Week3quiz

Question 1

Load the cell segmentation data from the AppliedPredictiveModeling package using the commands:

library(AppliedPredictiveModeling)
data(segmentationOriginal)
library(caret)

Subset the data to a training set and testing set based on the Case variable in the dataset.
Set the seed to 125 adn fit a CART model to predict Class with the rpart method using all predictor variables and default caret settings.
In the final model what would be the prediction for cases with the following variable

TotalIntench2=23,000; FiberWidthCh1=10, PerimStatusCh1=2
TotalIntench2=50,000; FiberWidthCh1=10, PerimStatusCh1=100
TotalIntench2=57,000; FiberWidthCh1=8, PerimStatusCh1=100
TotalIntench2=8; FiberWidthCh1=100, PerimStatusCh1=2

Tip: plot the resulting tree and use the plot to answer the question.

set.seed(125)
#inTrain<-createDataPartition(y=segmentationOriginal$Class, p=0.7, list=FALSE)
inTrain<-segmentationOriginal$Case
training<-segmentationOriginal[inTrain=="Train", ]
testing<-segmentationOriginal[inTrain=="Test", ]
dim(training); dim(testing)

modFit<-train(Class~., method="rpart", data=training)
print(modFit$finalModel)

plot(modFit$finalModel, uniform=TRUE, main="Classification Tree") # dendogram
text(modFit$finalModel, use.n=TRUE, all=TRUE, cex=0.8)

library(rattle)
fancyRpartPlot(modFit$finalModel)

Question 3

Load the olive oil data using the commands:

library(pgmm)
data(olive)
olive = olive[,-1]

These data contain information on 572 different Italian olive oils from multiple regions in Italy. Fit a classification tree where Area is the outcome variable. Then predict the value of area for the following data frame using the tree command with all defaults.

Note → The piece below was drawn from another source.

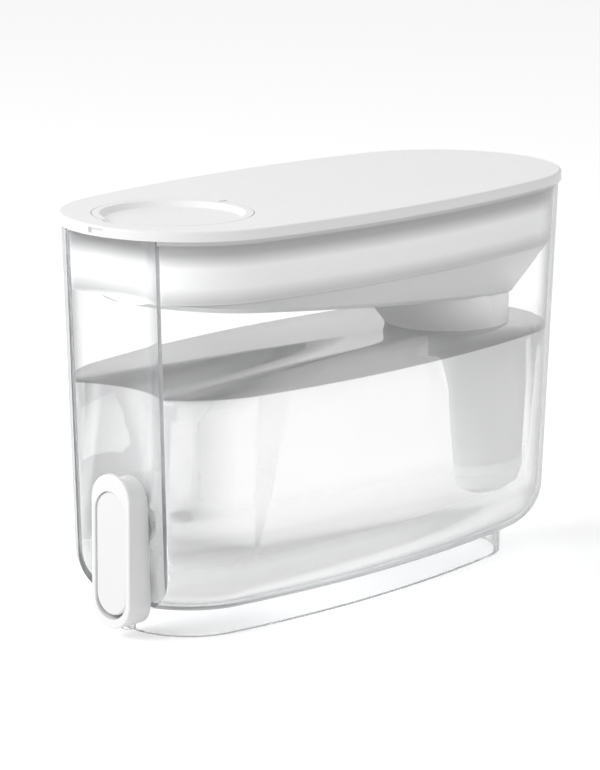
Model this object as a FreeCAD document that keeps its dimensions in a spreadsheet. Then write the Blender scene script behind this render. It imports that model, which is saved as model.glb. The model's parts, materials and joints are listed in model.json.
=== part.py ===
"""Countertop water filter dispenser: fluted oval tank, hopper with filter, lid and push tap.

Millimetres. +Z is up, the long axis lies along Y, the tap is at the -Y end and X = 0 is the
plane of symmetry. The origin is the middle of the base, on the surface it stands on.
"""
import FreeCAD, Part
import math
import os
import Sketcher

Vector = FreeCAD.Vector
Rotation = FreeCAD.Rotation
Placement = FreeCAD.Placement

# Driving sizes: name, value and what it sets. Lengths in mm, angles in degrees.
SIZES = [
    ("lid_length", 400, "overall length of the lid"),
    ("lid_width", 180, "overall width of the lid"),
    ("end_radius", 80, "radius of the lid's two ends"),
    ("overall_height", 260, "base to lid top"),
    ("draft", 2, "draft of the tank and hopper walls, degrees"),
    ("lid_rim", 6.5, "height of the lid's outer rim"),
    ("lid_overhang", 1.8, "how far the lid stands proud of the tank"),
    ("lid_plate", 2.4, "thickness of the lid's top plate"),
    ("lid_rim_width", 4, "width of the lid's outer rim"),
    ("lid_round", 1.6, "rounding of the lid's upper edge"),
    ("skirt_depth", 6, "reach of the lid's locating skirt below the rim"),
    ("skirt_wall", 1.6, "thickness of the locating skirt"),
    ("skirt_gap", 0.8, "locating skirt to hopper wall"),
    ("notch_width", 13, "width of the lift notch in the lid's front rim"),
    ("notch_height", 3.4, "height of that notch"),
    ("notch_depth", 2, "depth of that notch"),
    ("flap_centre", 134, "middle of the fill flap ahead of the origin"),
    ("flap_radius", 49.6, "radius of the fill flap"),
    ("flap_gap", 0.5, "flap to the lid round it"),
    ("flap_taper", 1.3, "how much smaller the flap is at its underside"),
    ("flap_depth", 5.1, "thickness of the flap's edge"),
    ("flap_floor", 1.6, "thickness of the flap's dished middle"),
    ("flap_edge", 4.6, "width of the flap's edge"),
    ("flap_slope", 3, "run of the slope down into the dish"),
    ("flap_ledge", 3.6, "width of the ledge that the flap rests on"),
    ("collar_wall", 2.5, "wall round the flap's recess"),
    ("scoop_radius", 30, "ball radius of the finger scoop"),
    ("scoop_depth", 3.8, "depth of the finger scoop"),
    ("scoop_centre", 174, "middle of the finger scoop ahead of the origin"),
    ("hinge_offset", 53, "flap hinge behind the flap's middle"),
    ("hinge_drop", 2.6, "flap hinge below the lid top"),
    ("knuckle_radius", 2.3, "radius of the flap's hinge knuckle"),
    ("knuckle_half", 8, "half width of the knuckle"),
    ("knuckle_room", 2.9, "hinge line to the back of the hinge slot, less the gap"),
    ("hinge_pin_radius", 1.25, "radius of the flap's hinge pin"),
    ("hinge_lug", 4.6, "width of each hinge lug of the lid"),
    ("running_gap", 0.08, "radial clearance of turning and sliding fits"),
    ("fixed_gap", 0.02, "radial clearance of pieces that are pressed together"),
    ("tank_wall", 3, "tank wall"),
    ("tank_floor", 4, "tank floor"),
    ("foot_height", 17, "height of the foot skirt"),
    ("foot_wall", 3.5, "thickness of the foot skirt"),
    ("foot_inset", 26.5, "foot skirt in from the tank's lower outline"),
    ("bottom_round", 32, "outer rounding of the tank's lower edge"),
    ("flute_half_width", 38, "half width of the hollow down the tank's front"),
    ("flute_radius", 68, "radius of that hollow"),
    ("step_depth", 3.2, "depth of the step in the tank's mouth"),
    ("step_lip", 1.4, "tank wall left outside the step"),
    ("seat_gap", 0.3, "side clearance of pieces that drop into a seat"),
    ("hopper_gap", 0.6, "hopper wall to tank wall"),
    ("hopper_wall", 2.2, "hopper wall"),
    ("band_bottom", 214, "height where the hopper wall turns in"),
    ("keel_height", 190, "height of the hopper's underside at Y = 0"),
    ("keel_slope", 6, "slope of the hopper's underside, degrees"),
    ("keel_front_radius", 60, "front radius of the underside's outline"),
    ("keel_front_centre", 118, "that arc's centre ahead of the origin"),
    ("keel_back_radius", 42, "back radius of the underside's outline"),
    ("keel_side_radius", 900, "side radius of the underside's outline"),
    ("keel_edge_width", 5.6, "width of the sloped edge round the underside"),
    ("keel_edge_rise", 3.2, "height of that edge"),
    ("filter_centre", 131, "filter axis behind the origin"),
    ("socket_radius", 39.5, "outer radius of the filter socket"),
    ("socket_bottom", 132, "lower end of the filter socket"),
    ("socket_lip", 1.4, "inward reach of the ledge at the socket's foot"),
    ("funnel_bottom", 150, "height where the funnel above the socket starts"),
    ("funnel_top", 186, "height where the funnel is lost in the underside"),
    ("funnel_radius", 45, "radius of the funnel's top"),
    ("funnel_lead", 31, "how far the funnel's top lies ahead of the filter axis"),
    ("filter_gap", 0.4, "filter to the socket round it"),
    ("filter_wall", 2, "wall of the filter's housings"),
    ("cap_bottom", 46, "lower end of the filter"),
    ("cap_top", 66, "joint of the filter's end cap"),
    ("cap_radius", 30.5, "radius of the filter at that joint"),
    ("cap_round", 14, "rounding of the filter's lower end"),
    ("inlet_inner", 4.7, "inner end of the end cap's slots"),
    ("cap_spigot", 3, "end cap's reach into the housing"),
    ("waist_height", 105, "height where the filter's taper eases"),
    ("waist_radius", 35, "radius of the filter there"),
    ("potting_thickness", 6, "thickness of the fibre bundle's potting"),
    ("fibre_radius", 26, "radius of the fibre bundle"),
    ("fibre_round", 8.7, "rounding at the top of the fibre bundle"),
    ("fibre_length", 52, "length of the fibre bundle"),
    ("stage_joint", 150, "joint between the two filter stages"),
    ("stage_spigot", 5, "reach of the upper stage into the lower"),
    ("stage_radius", 36, "radius of the carbon stage"),
    ("stage_top", 192, "top of the carbon stage"),
    ("screen_thickness", 0.6, "thickness of the filter screens"),
    ("grille_thickness", 6, "thickness of the carbon stage's cap"),
    ("grille_slots", 12, "number of slots in the cap and in the end cap"),
    ("grille_inner", 9, "inner end of the grille's slots"),
    ("slot_width", 3, "width of those slots"),
    ("handle_half", 24, "half width of the filter's handle"),
    ("handle_height", 17, "height of the handle above the cap"),
    ("handle_bar", 4, "thickness of the handle's bar"),
    ("handle_depth", 10, "depth of the handle, front to back"),
    ("seal_wire", 1.1, "half thickness of the filter's ring seals"),
    ("groove_half", 1.2, "half height of the ring seals' grooves"),
    ("seal_height", 142, "height of the ring seal in the socket"),
    ("tap_height", 69, "height of the tap's barrel"),
    ("tap_depth", 19.2, "tap front ahead of the tank wall"),
    ("tap_bite", 4.8, "how far the tap's blocks start inside the wall they are cut to"),
    ("tap_back", 6.1, "thickness of the tap body behind the button's pocket"),
    ("tap_half_width", 16.5, "half width of the tap"),
    ("tap_bottom", 7.5, "lower end of the tap"),
    ("tap_top", 105, "upper end of the tap"),
    ("shoulder_drop", 3.5, "tap body's top below the front plate's top"),
    ("bezel_thickness", 3, "thickness of the tap's front plate"),
    ("bezel_round", 1.2, "rounding of the front plate's edges"),
    ("button_half_width", 13, "half width of the push button"),
    ("button_foot", 8.5, "button's lower end above the tap's"),
    ("button_head", 11, "button's upper end below the tap's"),
    ("button_recess", 1, "button face behind the plate's face"),
    ("button_thickness", 4.5, "thickness of the button"),
    ("button_round", 1.4, "rounding of the button's face"),
    ("button_gap", 0.3, "button to the plate round it"),
    ("button_foot_gap", 2.5, "extra gap below the button"),
    ("pocket_gap", 1, "button to the sides of its pocket"),
    ("pocket_top_gap", 4, "button to the top of its pocket"),
    ("pin_drop", 6, "button's pin below the button's upper end"),
    ("pin_setback", 6.5, "button pin behind the button's face"),
    ("pin_radius", 1.5, "radius of the button's pin"),
    ("pin_knuckle", 3, "radius of the button's knuckle"),
    ("pin_knuckle_half", 8.5, "half width of that knuckle"),
    ("pin_half_length", 14.7, "half length of the button's pin"),
    ("barrel_radius", 9, "radius of the tap's barrel"),
    ("barrel_gap", 0.3, "barrel to the hole in the tank"),
    ("barrel_bore", 5, "bore of the barrel"),
    ("barrel_web", 1.2, "wall between the water way and the pocket"),
    ("duct_half_width", 5, "half width of the duct down to the spout"),
    ("duct_depth", 2.3, "depth of that duct"),
    ("gasket_radius", 13.5, "radius of the two tank gaskets"),
    ("gasket_recess", 1.85, "depth of the outer gasket's seat"),
    ("gasket_thickness", 2.2, "thickness of the inner gasket"),
    ("nut_thickness", 4, "thickness of the tap's nut"),
    ("nut_flats", 26, "nut size across its flats"),
    ("neck_radius", 7.35, "radius of the barrel's neck, which holds the cage"),
    ("neck_length", 3, "length of that neck"),
    ("neck_cover", 0.7, "part of the neck that lies inside the nut"),
    ("stem_radius", 2.4, "radius of the valve stem"),
    ("stem_bevel", 0.7, "bevel at the stem's tip"),
    ("stem_gap", 0.3, "button's pusher to the stem"),
    ("pusher_radius", 2.7, "radius of the button's pusher"),
    ("pusher_length", 2.7, "length of the pusher"),
    ("pusher_tip", 0.8, "length of the pusher's tapered tip"),
    ("seal_radius", 6.5, "radius of the valve seal"),
    ("valve_seal_thickness", 1.6, "thickness of the valve seal"),
    ("head_radius", 5.6, "radius of the valve's head"),
    ("head_thickness", 2, "thickness of the valve's head"),
    ("tail_radius", 2, "radius of the valve's tail"),
    ("tail_length", 7, "length of the valve's tail"),
    ("spring_length", 10, "length of the valve spring as fitted"),
    ("spring_radius", 4.2, "mean radius of the valve spring"),
    ("spring_wire", 0.4, "half thickness of the spring's wire"),
    ("spring_sides", 4, "flats round the spring's wire"),
    ("spring_turns", 4, "turns of the spring"),
    ("cage_wall", 1.4, "wall of the valve cage"),
    ("gland_offset", 0.1, "stem's seal to the barrel's front wall"),
    ("gland_radius", 4.6, "radius of the stem's seal"),
    ("gland_thickness", 1.2, "thickness of the stem's seal"),
    ("spout_radius", 5, "outer radius of the spout"),
    ("spout_bevel", 0.4, "narrowing of the spout's lip"),
    ("spout_bore", 3.4, "bore of the spout"),
    ("spout_length", 6.5, "length of the spout"),
    ("spout_drop", 2.5, "spout's end below the tap body"),
]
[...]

modFit<-train(Area~., method="rpart", data=olive)
print(modFit$finalModel)

newdata = as.data.frame(t(colMeans(olive)))
predict(modFit, newdata=newdata)

What is the resulting prediction? Is the resulting prediction strange? Why or why not?

Answer: 2.783. It is strange because Area should be a qualitative variable - but tree is reporting the average value of Area as a numeric variable in the leaf predicted for newdata.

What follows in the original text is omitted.